Marquez and Pacquiao had fought on even terms through twelve rounds, and the scorecards reflected it. Saved from another draw by only one point thanks to the knockdown scored by Pacquiao, the result was a split decision verdict, and after four years, fight fans had their winner. By scores of 115-112, 112-115, and 114-113, Pacquiao garnered the WBC Junior Lightweight Championship and became a champion in his fourth division, an accolade held by less than ten fighters in the sport’s rich history.

Debate has already arisen over which man deserved the decision, but like the even more exciting fight between Juan Manuel’s brother Rafael Marquez and Israel Vazquez from two weeks ago, one fighter was plainly the better boxer; the other, plainly the better brawler. In both bouts, the brawler won by coming up stronger when it counted most and scoring a pivotal knockdown in his respective fight. Marquez won his share of rounds, and when he did, they were glaringly obvious such as rounds six and eight, but it was Pacquiao who twice hurt Marquez severely, flooring him in the third and having him ready to go shortly thereafter.

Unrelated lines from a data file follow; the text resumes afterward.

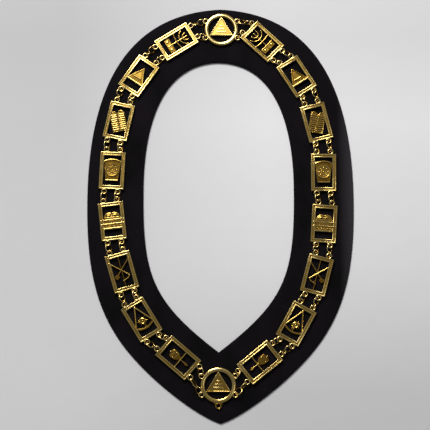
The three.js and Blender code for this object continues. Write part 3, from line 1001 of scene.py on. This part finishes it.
def build_medallion(node, extras, material):
    """A medallion as one casting. Returns the middles of its loops."""
    matrix = medallion_place(node)
    loops = [cast_loop(x, y) for x, y in medallion_loop_places()]
    mesh = joined([medallion_ring(), *medallion_triangle(), *loops, *extras], matrix)
    piece = finished(node + "_casting", mesh, material)
    declare(piece, node)
    return spots(matrix, medallion_loop_places())


def build_side(name, side, top, bottom, gold):
    """Eight plaques down one side (-1 left, 1 right) and the links between them.

    Loops go in pairs, outer then inner. top and bottom are the medallions' loops on this side.
    """
    flip = Matrix.Scale(-side, 4, (1, 0, 0))
    reach = PLAQUE_HALF_LENGTH + LOOP_REACH
    above = top
    for index, (title, drawing) in enumerate(EMBLEMS.items()):
        node = f"{name}_{title}_plaque"
        matrix = plaque_place(node)
        build_plaque(node, moved(drawing(), flip), matrix, gold)
        outer = side * LOOP_SPREAD
        upper = spots(matrix, [(outer, reach), (-outer, reach)])
        for line, start, end in zip(("outer", "inner"), upper, above):
            link(f"{name}_{line}_link_{index + 1}", start, end, gold)
        above = spots(matrix, [(outer, -reach), (-outer, -reach)])
    for line, start, end in zip(("outer", "inner"), above, bottom):
        link(f"{name}_{line}_link_{len(EMBLEMS) + 1}", start, end, gold)


def build_chain(gold):
    """Two medallions, and the plaques and links down each side between them.

    The outer line of links runs to the upper loops at the top and to the lower ones at the point.
    """
    top = build_medallion("medallion_top", [], gold)
    bottom = build_medallion("medallion_bottom", lug_shells(), gold)
    for name, side, upper, lower in (("left", -1, 2, 3), ("right", 1, 0, 1)):
        build_side(name, side, [top[upper], top[lower]], [bottom[lower], bottom[upper]], gold)


# ---------------------------------------------------------------- stage

def aimed(thing, place, target):
    thing.location = place
    thing.rotation_euler = (Vector(target) - Vector(place)).to_track_quat("-Z", "Y").to_euler()


def add_light(name, place, size, power, colour, target):
    light = bpy.data.lights.new(name, "AREA")
    light.shape = "RECTANGLE"
    light.size, light.size_y = size
    light.energy = power
    light.color = colour
    lamp = bpy.data.objects.new(name, light)
    bpy.context.scene.collection.objects.link(lamp)
    aimed(lamp, place, target)


def add_world():
    """A pale room that is brighter beyond the round end than towards the point."""
    world = bpy.data.worlds.new("room")
    bpy.context.scene.world = world
    world.use_nodes = True
    tree = world.node_tree
    background = tree.nodes["Background"]
    background.inputs["Color"].default_value = (0.98, 0.99, 1, 1)
    direction = axes(tree, "Generated")
    sideways = add_math(tree, "MULTIPLY", direction["X"], 0.3)
    towards = add_math(tree, "SUBTRACT", direction["Y"], sideways)
    strength = add_range(tree, towards, *ROOM_STRENGTH)
    tree.links.new(strength, background.inputs["Strength"])


def add_lights():
    for light in LIGHTS:
        add_light(*light)
    add_world()


def add_floor():
    mesh = bpy.data.meshes.new("floor")
    half = FLOOR_HALF_SIZE
    corners = [(-half, -half, 0), (half, -half, 0), (half, half, 0), (-half, half, 0)]
    mesh.from_pydata(corners, [], [(0, 1, 2, 3)])
    mesh.materials.append(floor_material())
    floor = bpy.data.objects.new("floor", mesh)
    bpy.context.scene.collection.objects.link(floor)


def add_camera():
    """Looks down at the collar from a little below its point."""
    data = bpy.data.cameras.new("camera")
    data.lens = CAMERA_LENS
    data.sensor_width = 36
    camera = bpy.data.objects.new("camera", data)
    back = Vector((0, -math.sin(CAMERA_TILT), math.cos(CAMERA_TILT)))
    camera.location = Vector(CAMERA_TARGET) + back * CAMERA_DISTANCE
    camera.rotation_euler = (CAMERA_TILT, 0, 0)
    bpy.context.scene.collection.objects.link(camera)
    bpy.context.scene.camera = camera


def main():
    add_camera()
    add_lights()
    add_floor()
    bpy.context.scene.view_settings.view_transform = "Standard"
    velvet_collar(velvet_material())
    build_chain(gold_material())


main()
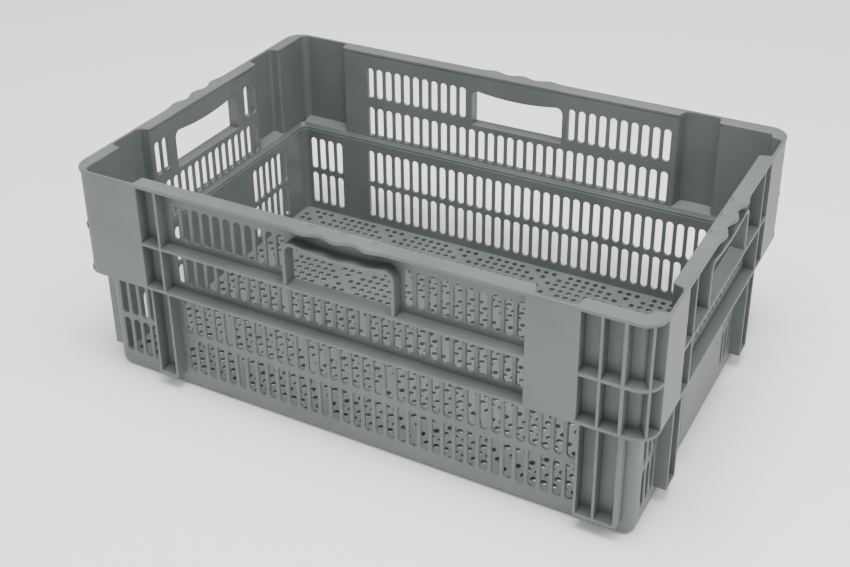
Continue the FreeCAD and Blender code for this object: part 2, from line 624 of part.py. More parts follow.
side_waves = waves("SideWaves", "rim_y", 0)
bind(side_waves, "Placement.Base.x", "hand_x")
rail = fuse("SideRail", [box("SideRailBar", "-" + ARC_X, ARC_X, "-rim_y", "-up_y", Z_RIM, "height"),
                         side_waves])
notches = fuse("SideNotches", [
    box("SideNotchA", "-rim_x", "cell_a - panel_t", "panel_t - rim_y", "1 - up_y", Z_RIM + " - 1",
        "height + 1"),
    box("SideNotchB", "chan_a + panel_t", "chan_b - panel_t", "panel_t - rim_y", "1 - up_y",
        Z_RIM + " - 1", "height + 1")])
pair("rim_side", cut("RimSide", rail, notches))

for side, sign, low, high in (("right", "", "right_a", "right_b"), ("left", "-", "left_a", "left_b")):
    turn = 90 if side == "right" else -90
    spans = [("up_x", "rim_x"), ("up_x - 1", "rim_x - panel_t")]
    if sign:
        spans = [("-rim_x", "-up_x"), ("panel_t - rim_x", "1 - up_x")]
    name = "EndRail" + side
    rail = fuse(name, [box(name + "_bar", *spans[0], "-" + ARC_Y, ARC_Y, Z_RIM, "height"),
                       waves(name + "_grip", "rim_x", turn)])
    gaps = []
    for flip in ("", "-"):
        ends = ("%s + panel_t" % low, "%s - panel_t" % high)
        if flip:
            ends = ("panel_t - %s" % high, "-%s - panel_t" % low)
        gaps.append(box(name + "_gap", *spans[1], *ends, Z_RIM + " - 1", "height + 1"))
    node("rim_end_" + side, cut("RimEnd" + side, rail, fuse(name + "_gaps", gaps)))

corner = cylinder("RimBendL", "corner_out", "-" + ARC_X, "-" + ARC_Y, Z_RIM, "height", 90, 180)
pocket = box("RimBendLClear", "-up_x", "0", "panel_t - rim_y", "0", Z_RIM + " - 1", "height + 1")
pair("rim_corner_left", cut("RimCornerL", corner, pocket))
corner = cylinder("RimBendR", "corner_out", ARC_X, "-" + ARC_Y, Z_RIM, "height", 90, 270)
pocket = box("RimBendRClear", "0", "up_x", "-up_y", "0", Z_RIM + " - 1", "height + 1")
pair("rim_corner_right", cut("RimCornerR", corner, pocket))

# ---------------------------------------------------------------- checks and export
doc.recompute()
for item in doc.Objects:
    if "Invalid" in item.State or "Error" in item.State:
        raise RuntimeError("%s did not rebuild: %s" % (item.Label, item.State))

os.makedirs("parts", exist_ok=True)
low = FreeCAD.BoundBox()
for item in nodes:
    shape = item.Shape
    if shape.isNull() or not shape.isValid() or len(shape.Solids) != 1:
        raise RuntimeError("%s is not one valid solid (%d)" % (item.Label, len(shape.Solids)))
    low.add(shape.BoundBox)
    shape.exportStep("parts/%s.step" % item.Label)
print("%d parts, %.1f x %.1f x %.1f mm" % (len(nodes), low.XLength, low.YLength, low.ZLength))
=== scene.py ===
# %% [markdown]
# # A vented stacking crate
# The crate is one injection moulding in grey polypropylene: a slotted box under a wide
# rim, with two flanges, ribs, hand holes and flush panels that hide nesting channels.
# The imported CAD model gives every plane. Here the same regions are modelled again with
# eased edges, because a moulding has no sharp edge, and each region is a closed solid
# that meets its neighbours in one plane, so that no seam shows.

# %% Load the frame
import math

import bmesh
import bpy
from mathutils import Matrix, Vector


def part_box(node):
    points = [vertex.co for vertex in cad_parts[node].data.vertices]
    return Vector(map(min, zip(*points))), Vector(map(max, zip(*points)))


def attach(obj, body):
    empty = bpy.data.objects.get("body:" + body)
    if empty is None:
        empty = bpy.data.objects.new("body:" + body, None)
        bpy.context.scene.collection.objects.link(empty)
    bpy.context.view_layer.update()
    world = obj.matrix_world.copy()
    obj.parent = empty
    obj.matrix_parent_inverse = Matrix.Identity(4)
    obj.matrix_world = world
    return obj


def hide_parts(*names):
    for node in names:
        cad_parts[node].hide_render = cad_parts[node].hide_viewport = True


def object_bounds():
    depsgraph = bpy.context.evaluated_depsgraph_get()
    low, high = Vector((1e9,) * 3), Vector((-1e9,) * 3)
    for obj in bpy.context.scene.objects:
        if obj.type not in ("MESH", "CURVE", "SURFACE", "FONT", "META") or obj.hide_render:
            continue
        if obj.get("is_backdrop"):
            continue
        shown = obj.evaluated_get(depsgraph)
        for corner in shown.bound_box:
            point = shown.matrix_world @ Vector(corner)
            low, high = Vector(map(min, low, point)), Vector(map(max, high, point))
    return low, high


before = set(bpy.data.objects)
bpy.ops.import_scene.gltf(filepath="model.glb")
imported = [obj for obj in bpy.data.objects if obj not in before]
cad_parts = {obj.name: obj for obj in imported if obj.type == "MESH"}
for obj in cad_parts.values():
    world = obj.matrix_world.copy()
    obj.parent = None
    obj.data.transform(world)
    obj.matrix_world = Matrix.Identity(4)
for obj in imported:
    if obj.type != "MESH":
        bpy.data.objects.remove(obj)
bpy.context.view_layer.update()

# %% [markdown]
# ## Planes and stations
# Every plane is read from the box of a CAD node, in millimetres, so the looks follow the
# frame. Only values that a box doesn't show, such as slot spacing, are written here.

# %% Planes of the crate
X, Y, Z = 0, 1, 2


def span(node, axis):
    """Lowest and highest value of a CAD node along one axis, in millimetres."""
    low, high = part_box(node)
    return 1000 * low[axis], 1000 * high[axis]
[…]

Now having won the meaningless title in the division, Pacquiao plans to leave the land of the junior lightweights to attempt to win his fifth title in as many weight classes when he makes the leap to lightweight. The plan appears to be to pit Pacquiao with Erik Morales-conqueror, WBC Champion David Diaz as early as the summer. Diaz is a rugged fighter, making up for his lack of skill with passionate brawling, which should translate into a splendid slugfest with Pacquiao. To stand a legitimate shot of winning, Pacquiao must carry his punch with him to a division that promises not only bigger fighters but big fights, though it will be difficult for Pacquiao to find a more exciting match up than the man with whom he fought twenty-four tactical but intense rounds, Juan Manuel Marquez.